Malaysia’s Anwar named prime minister after 25-year struggle

Veteran politician finally secures top post after inconclusive election led to days of haggling and monarch’s intervention.

Anwar Ibrahim has been named Malaysia’s new prime minister, marking an incredible comeback for a man who was first lined up for the job in the boom years of the 1990s before he was suddenly sacked and jailed.

Anwar’s Pakatan Harapan (PH) coalition won the most seats in the weekend’s election, but no one party or coalition emerged with the 112 seat parliamentary majority necessary to form a government.

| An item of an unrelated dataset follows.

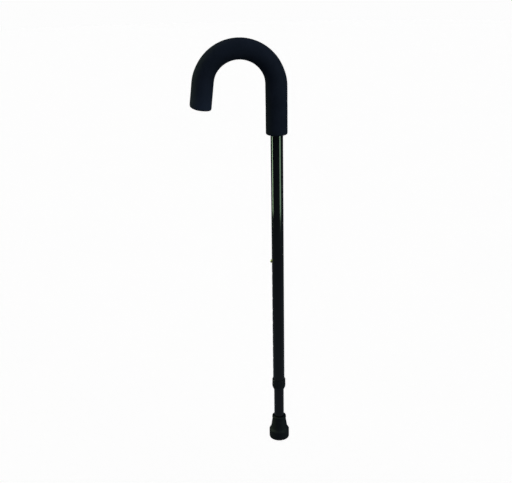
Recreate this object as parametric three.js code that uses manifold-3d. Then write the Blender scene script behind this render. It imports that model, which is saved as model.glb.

PH and the rival conservative Malay-Muslim Perikatan Nasional (PN) coalition under former Prime Minister Muhyiddin Yassin, which had the second-highest number of seats, both began negotiations to form a government, wooing smaller coalitions in the Borneo states of Sabah and Sarawak as well as Barisan Nasional (BN), the alliance that dominated Malaysia for some 60 years before its historic defeat in the last elections in 2018.

With neither able to make a breakthrough, King Sultan Abdullah Sultan Ahmad Shah met Anwar and Muhyiddin, as well as newly elected members of parliament to canvas their views on who should lead the new government.

After a meeting of the royal households on Thursday, the king announced that Anwar would become prime minister because he had the support of the majority of Malaysia’s 222 members of parliament.